In an industry that never stands still, Alpha invests heavily in development — international conferences, a range of internal training programs, and plans for a corporate university to formalise long-term learning and leadership development. The philosophy is reciprocal: as employees grow, so does the company, with both vertical and lateral progression happening quickly. For anyone thinking about the employer side of an iGaming brand, it pairs well with our B2B marketing growth strategies.

Why the HR brand matters

Underpinning all of this is a clear thesis: an employer brand is “the reputation that walks into the room before you do.” In iGaming, recruiting means competing for loyalty and attention, and a strong HR brand turns that competition in your favour — candidates arrive already wanting to work with you.
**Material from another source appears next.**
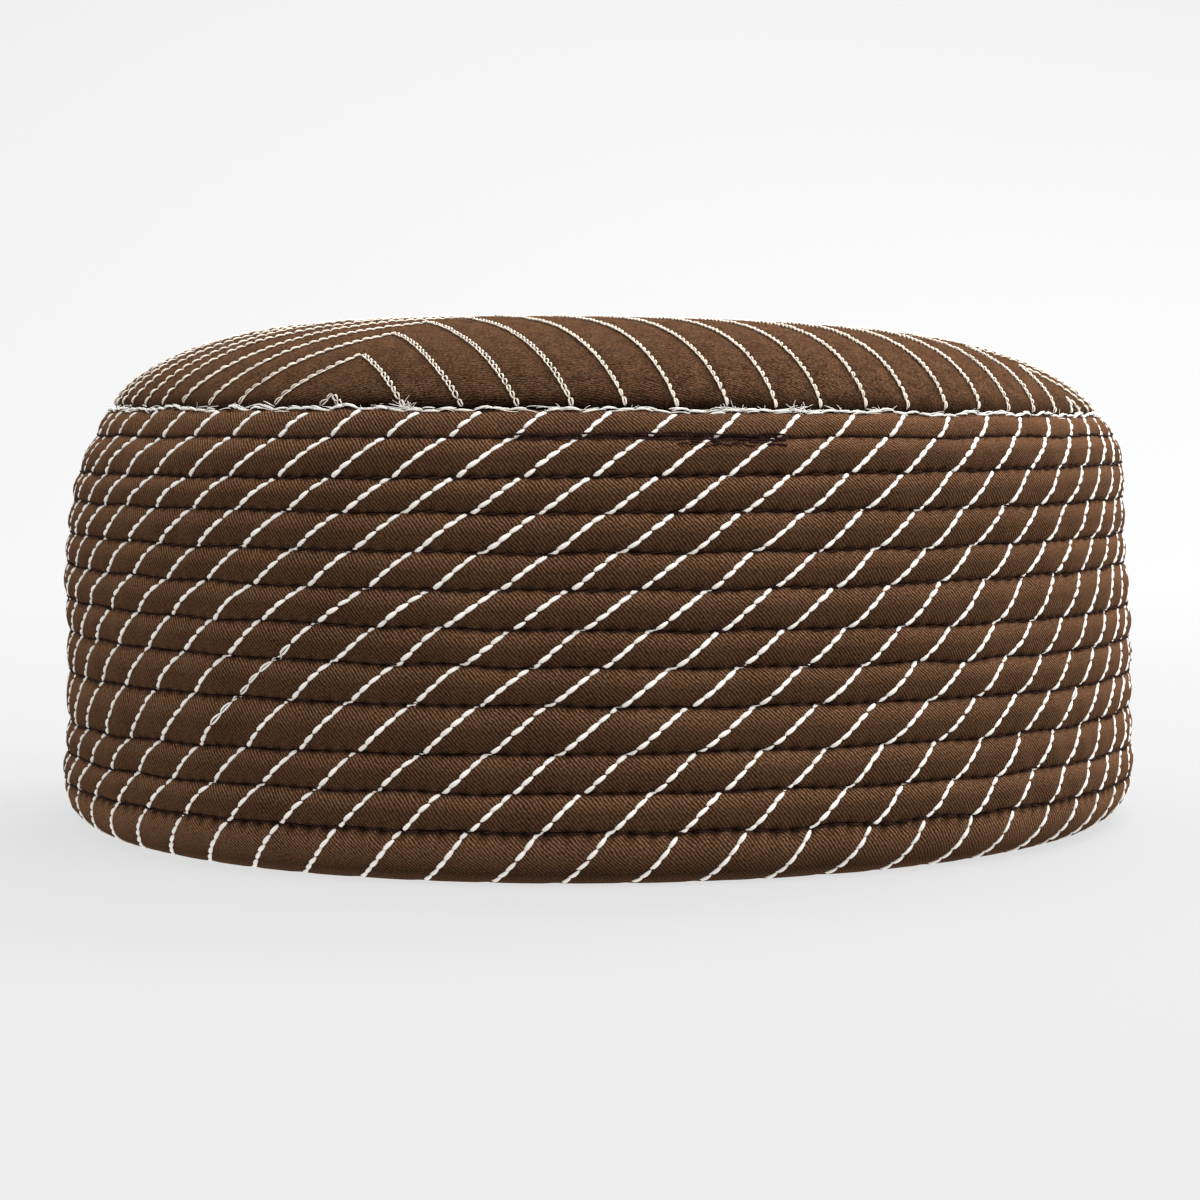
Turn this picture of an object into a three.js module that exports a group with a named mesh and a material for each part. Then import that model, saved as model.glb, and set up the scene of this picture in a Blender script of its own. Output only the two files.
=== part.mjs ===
// Quilted cotton prayer cap: a padded band sewn in twelve level rows, and a shallow
// padded crown sewn in nested chevrons, joined by one seam. The rim stands on Z = 0,
// the long axis of the head is Y, and the side shown to the front faces -Y.
// Millimetres, +Z up.
import * as THREE from "three";
import { mergeVertices } from "three/addons/utils/BufferGeometryUtils.js";

// Driving dimensions of the plan oval, at the band's widest
const HALF_WIDTH = 88;
const HALF_LENGTH = 102.5;

// The seam between band and crown
const SEAM_Z = 67.6;
const SEAM_INSET = 6.2;
const SEAM_GAP = 0.3;

// Padded cloth of the band
const BAND_WALL = 3.2;
const ROW_BULGE = 1.0;
const INNER_BULGE = 0.35;
const PAD_SAG = 0.78;
const PAD_ROUNDNESS = 0.8;

// The rim: its last row curls under to a narrow flat that the cap stands on, and is drawn in
// further at the sides of the head than at the brow and nape
const RIM_FLAT_INSET = 5;
const RIM_FLAT_WIDTH = 2;
const RIM_SIDE_PINCH = 2.3;
const RIM_CURL_POWER = 2;

// The stitched grooves of the band from the rim up: height, and distance inside the widest oval
const GROOVES = [
  { z: 7.8, inset: -0.6 },
  { z: 13.0, inset: -0.6 },
  { z: 18.6, inset: -0.3 },
  { z: 25.6, inset: 0.0 },
  { z: 31.3, inset: 0.2 },
  { z: 36.7, inset: 0.1 },
  { z: 42.6, inset: 0.5 },
  { z: 47.7, inset: 0.9 },
  { z: 53.3, inset: 1.2 },
  { z: 58.3, inset: 1.8 },
  { z: 63.6, inset: 4.0 },
];

// The crown: height over the seam, the powers of its profile, and its slight lean
const CROWN_RISE = 14.4;
const CROWN_WALL = 2.6;
const EDGE_POWER = 4.5;
const TOP_POWER = 1.37;
const LEAN_X = -0.011;
const LEAN_Y = -0.013;

// The crown's chevrons: spacing of the stitched lines on the cloth, the padding between
// them, and the turn of the cross that they nest in, from -Y towards +X
const CHEVRON_STEP = 7.5;
const CHEVRON_RELIEF = 0.7;
const CROSS_TURN = THREE.MathUtils.degToRad(27.6);

// Fineness of the faceted surfaces
const SIDES = 60;
const OUTER_STEPS_PER_ROW = 3;
const INNER_STEPS_PER_ROW = 2;
const RIM_STEPS = 4;
const PROFILE_STEPS = 400;
const ARM_STOPS = [0, 0.36, 0.64, 0.82, 0.92, 0.975, 1];

const BROWN_TWILL = { color: 0x4a2d1c, roughness: 0.9, metalness: 0 };

// A point of the oval that lies a given distance inside the widest one, at angle t from -Y
function ovalPoint(t, inset, z) {
  const x = (HALF_WIDTH - inset) * Math.sin(t);
  const y = -(HALF_LENGTH - inset) * Math.cos(t);
  return new THREE.Vector3(x, y, z);
}

// The rise of one padded row, 0 at the groove below and the groove above, and 1 at its crest,
// which sags a little below half way
function pad(fraction) {
  return Math.sin(Math.PI * fraction ** PAD_SAG) ** PAD_ROUNDNESS;
}

// Both faces of the band's straight rows, from the lowest groove up to the seam
function rowPoints(steps, bulge, depth) {
  const lines = [...GROOVES, { z: SEAM_Z - SEAM_GAP / 2, inset: SEAM_INSET }];
  const points = [];
  for (let i = 0; i + 1 < lines.length; i++) {
    const low = lines[i];
    const high = lines[i + 1];
    for (let k = 0; k < steps; k++) {
      const f = k / steps;
      const inset = THREE.MathUtils.lerp(low.inset, high.inset, f) + depth - bulge * pad(f);
      points.push({ inset, z: THREE.MathUtils.lerp(low.z, high.z, f), pinch: 0 });
    }
  }
  const top = lines[lines.length - 1];
  points.push({ inset: top.inset + depth, z: top.z, pinch: 0 });
  return points;
}

// The rim's curl, a quarter of a superellipse from the flat under the rim up to the lowest groove,
// with its share of the pinch at the sides
function curlPoints(rimInset, wallInset) {
  const points = [];
  for (let k = 0; k < RIM_STEPS; k++) {
    const angle = (Math.PI / 2) * (k / RIM_STEPS);
    const out = Math.sin(angle) ** (2 / RIM_CURL_POWER);
    const up = 1 - Math.cos(angle) ** (2 / RIM_CURL_POWER);
    const inset = THREE.MathUtils.lerp(rimInset, wallInset, out);
    points.push({ inset, z: GROOVES[0].z * up, pinch: RIM_SIDE_PINCH * (1 - out) });
  }
  return points;
}

// The closed section of the band: up its outer face, over its top edge and down its inner face
function bandSection() {
  const outer = [
    ...curlPoints(RIM_FLAT_INSET, GROOVES[0].inset),
    ...rowPoints(OUTER_STEPS_PER_ROW, ROW_BULGE, 0),
  ];
  const inner = [
    ...curlPoints(RIM_FLAT_INSET + RIM_FLAT_WIDTH, GROOVES[0].inset + BAND_WALL),
    ...rowPoints(INNER_STEPS_PER_ROW, -INNER_BULGE, BAND_WALL),
  ];
  return [...outer, ...inner.reverse()];
}

// A point of the band's section at angle t, where a pinch counts in full at the sides and not at
// all at the front and back
function bandPoint(t, point) {
  return ovalPoint(t, point.inset + point.pinch * (1 - Math.cos(t) ** 4), point.z);
}

// A closed section carried round the oval
function bandGeometry() {
  const section = bandSection();
  const corners = [];
  for (let s = 0; s < SIDES; s++) {
    const here = (2 * Math.PI * s) / SIDES;
    const next = (2 * Math.PI * ((s + 1) % SIDES)) / SIDES;
    for (let i = 0; i < section.length; i++) {
      const low = section[i];
      const high = section[(i + 1) % section.length];
      const a = bandPoint(here, low);
      const b = bandPoint(next, low);
      const c = bandPoint(next, high);
      const d = bandPoint(here, high);
      corners.push(a, b, c, a, c, d);
    }
  }
  return closedGeometry(corners);
}

// The height of the crown's profile, 1 at the centre and 0 at the seam
function crownProfile(radius) {
  return Math.max(0, 1 - radius ** EDGE_POWER) ** (1 / TOP_POWER);
}

// How far out each point of the crown's cloth comes to lie once the cloth is domed: a table of
// the length along the profile against the radius, both as shares of the whole
function domedRadii() {
  const lengths = [0];
  const meanRadius = (HALF_WIDTH + HALF_LENGTH) / 2 - SEAM_INSET;
  for (let i = 1; i <= PROFILE_STEPS; i++) {
    const inner = (i - 1) / PROFILE_STEPS;
    const outer = i / PROFILE_STEPS;
    const fall = CROWN_RISE * (crownProfile(inner) - crownProfile(outer));
    lengths.push(lengths[i - 1] + Math.hypot(meanRadius / PROFILE_STEPS, fall));
  }
  return { lengths, cloth: lengths[PROFILE_STEPS] / meanRadius };
}

const DOME = domedRadii();
const CLOTH_WIDTH = (HALF_WIDTH - SEAM_INSET) * DOME.cloth;
const CLOTH_LENGTH = (HALF_LENGTH - SEAM_INSET) * DOME.cloth;

// The share of the plan radius at which a share of the cloth's radius lies
function planShare(clothShare) {
  const target = clothShare * DOME.lengths[PROFILE_STEPS];
  let i = 1;
  while (i < PROFILE_STEPS && DOME.lengths[i] < target) i++;
  const before = DOME.lengths[i - 1];
  const part = (target - before) / (DOME.lengths[i] - before);
  return Math.min(1, (i - 1 + part) / PROFILE_STEPS);
}

// A point of the crown over a point of its flat cloth: on the outer face, or a wall below it
function crownPoint(flat, relief, depth) {
  const share = Math.min(1, Math.hypot(flat.x / CLOTH_WIDTH, flat.y / CLOTH_LENGTH));
  const radius = share > 0 ? planShare(share) : 0;
  const scale = share > 0 ? radius / share : 1 / DOME.cloth;
  const x = (flat.x / CLOTH_WIDTH) * (HALF_WIDTH - SEAM_INSET - depth) * scale;
  const y = (flat.y / CLOTH_LENGTH) * (HALF_LENGTH - SEAM_INSET - depth) * scale;
  const rise = CROWN_RISE - depth + LEAN_X * x + LEAN_Y * y;
  const padding = relief * CHEVRON_RELIEF * (1 - radius ** 8);
  return new THREE.Vector3(x, y, SEAM_Z + SEAM_GAP / 2 + rise * crownProfile(radius) + padding);
}

// Where a line that runs from a point of the flat cloth in a direction meets the cloth's edge
function edgeDistance(start, direction) {
  const dx = direction.x / CLOTH_WIDTH;
  const dy = direction.y / CLOTH_LENGTH;
  const sx = start.x / CLOTH_WIDTH;
  const sy = start.y / CLOTH_LENGTH;
  const a = dx * dx + dy * dy;
  const b = dx * sx + dy * sy;
  const c = sx * sx + sy * sy - 1;
  return (Math.sqrt(Math.max(0, b * b - a * c)) - b) / a;
}

// One chevron of a quarter: from the edge along one arm to its point on the mitre, then along
// the other arm to the edge again
function chevron(level, along, across) {
  const tip = along.clone().add(across).multiplyScalar(level);
  const firstArm = edgeDistance(tip, along);
  const secondArm = edgeDistance(tip, across);
  const points = [];
  for (const stop of [...ARM_STOPS].reverse()) {
    points.push(tip.clone().addScaledVector(along, stop * firstArm));
  }
  for (const stop of ARM_STOPS.slice(1)) {
    points.push(tip.clone().addScaledVector(across, stop * secondArm));
  }
  return points;
}

// The chevrons of one quarter: stitched lines and the padded ridges between them in turn, ending
// in the point where the mitre meets the edge
function quarterLevels(along, across) {
  const mitre = along.clone().add(across);
  const last = edgeDistance(new THREE.Vector2(), mitre);
  const half = CHEVRON_STEP / 2;
  const rows = [];
  for (let i = 0; i * half < last - half / 2; i++) {
    rows.push({ line: chevron(i * half, along, across), relief: i % 2 });
  }
  rows.push({ line: chevron(last, along, across), relief: 0 });
  return rows;
}

// The crown: four quarters of chevron rows on its outer face and the same rows, smooth, on its
// inner one, closed by a flat edge at the seam
function crownGeometry() {
  const corners = [];
  for (let quarter = 0; quarter < 4; quarter++) {
    const turn = CROSS_TURN + (quarter * Math.PI) / 2;
    const along = new THREE.Vector2(Math.sin(turn), -Math.cos(turn));
    const across = new THREE.Vector2(Math.cos(turn), Math.sin(turn));
    const rows = quarterLevels(along, across);
    const outer = rows.map((row) => row.line.map((p) => crownPoint(p, row.relief, 0)));
    const inner = rows.map((row) => row.line.map((p) => crownPoint(p, 0, CROWN_WALL)));
    for (let r = 0; r + 1 < rows.length; r++) {
      const last = rows[r].line.length - 1;
      for (let k = 0; k < last; k++) {
        addQuad(corners, outer[r][k], outer[r + 1][k], outer[r + 1][k + 1], outer[r][k + 1]);
        addQuad(corners, inner[r][k + 1], inner[r + 1][k + 1], inner[r + 1][k], inner[r][k]);
      }
      addQuad(corners, inner[r][0], inner[r + 1][0], outer[r + 1][0], outer[r][0]);
      addQuad(corners, outer[r][last], outer[r + 1][last], inner[r + 1][last], inner[r][last]);
    }
  }
  return closedGeometry(corners);
}

// Two triangles, without the ones that have shrunk to a line
function addQuad(corners, a, b, c, d) {
  const SMALLEST_EDGE = 1e-2;
  for (const [p, q, r] of [[a, b, c], [a, c, d]]) {
    const edges = [p.distanceTo(q), q.distanceTo(r), r.distanceTo(p)];
    if (Math.min(...edges) > SMALLEST_EDGE) corners.push(p, q, r);
  }
}

// A geometry of triangles whose equal corners are merged
function closedGeometry(corners) {
  const geometry = new THREE.BufferGeometry().setFromPoints(corners);
  const merged = mergeVertices(geometry, 1e-3);
  merged.computeVertexNormals();
  return merged;
}

function clothMesh(name, geometry) {
  const mesh = new THREE.Mesh(geometry, new THREE.MeshStandardMaterial(BROWN_TWILL));
  mesh.name = name;
  return mesh;
}

const cap = new THREE.Group();
cap.add(clothMesh("band", bandGeometry()));
cap.add(clothMesh("crown", crownGeometry()));

export default cap;
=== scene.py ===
"""A quilted cotton prayer cap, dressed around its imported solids.

The cloth of the band and the crown, each chain stitch and lock stitch on them, and the loose
fibres at the seam are surfaces and tubes worked out with numpy. Lengths are in millimetres
until a mesh is made, and then in metres.

The band is drawn on two coordinates: the length s round the widest oval, from the front towards
the wearer's left (+X), and the row coordinate v, 0 under the rim, a whole number at each stitched
groove, and ROWS at the seam. The crown is drawn on its flat cloth, before it was domed.
"""

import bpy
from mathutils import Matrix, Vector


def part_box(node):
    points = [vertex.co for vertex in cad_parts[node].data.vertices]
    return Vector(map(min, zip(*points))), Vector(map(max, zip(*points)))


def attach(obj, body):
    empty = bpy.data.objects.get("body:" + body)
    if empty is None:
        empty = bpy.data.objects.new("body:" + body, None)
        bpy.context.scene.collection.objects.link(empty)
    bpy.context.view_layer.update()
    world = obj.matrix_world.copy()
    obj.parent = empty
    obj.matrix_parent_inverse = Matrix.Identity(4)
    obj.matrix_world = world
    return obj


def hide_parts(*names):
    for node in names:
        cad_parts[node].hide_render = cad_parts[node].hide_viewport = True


bl_info = {
    "name": "Quilted Prayer Cap",
    "version": (1, 0, 0),
    "blender": (4, 5, 0),
    "location": "View3D > Sidebar > Cap",
    "description": "Makes the padded cloth and the stitching of a quilted cotton prayer cap",
    "category": "Add Mesh",
}

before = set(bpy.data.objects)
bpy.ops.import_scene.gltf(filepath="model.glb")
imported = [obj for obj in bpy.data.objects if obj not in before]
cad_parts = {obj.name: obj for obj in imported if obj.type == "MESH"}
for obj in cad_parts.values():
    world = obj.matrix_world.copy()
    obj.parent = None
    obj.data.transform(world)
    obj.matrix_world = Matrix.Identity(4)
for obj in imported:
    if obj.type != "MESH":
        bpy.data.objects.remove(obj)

import math

import bpy
import numpy as np
from mathutils import Matrix, Vector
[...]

Without one, the company argues, businesses face rising turnover, disengagement and a widening gap between their stated values and their reality. An HR brand, in short, is treated less as a vanity project than as a resilience strategy — much like the employer-brand-building that strong B2B companies invest in publicly.

Conclusion

Alpha Affiliates’ HR strategy is a case study in treating people as the product behind the product. Fast, careful hiring; a paid Trainee Program; a culture of trust, ownership and transparency; serious investment in learning; and a deliberate employer brand combine into a system built to scale without losing its identity. In an industry where talent is the real battleground, that people-first approach has become one of the company’s sharpest competitive edges.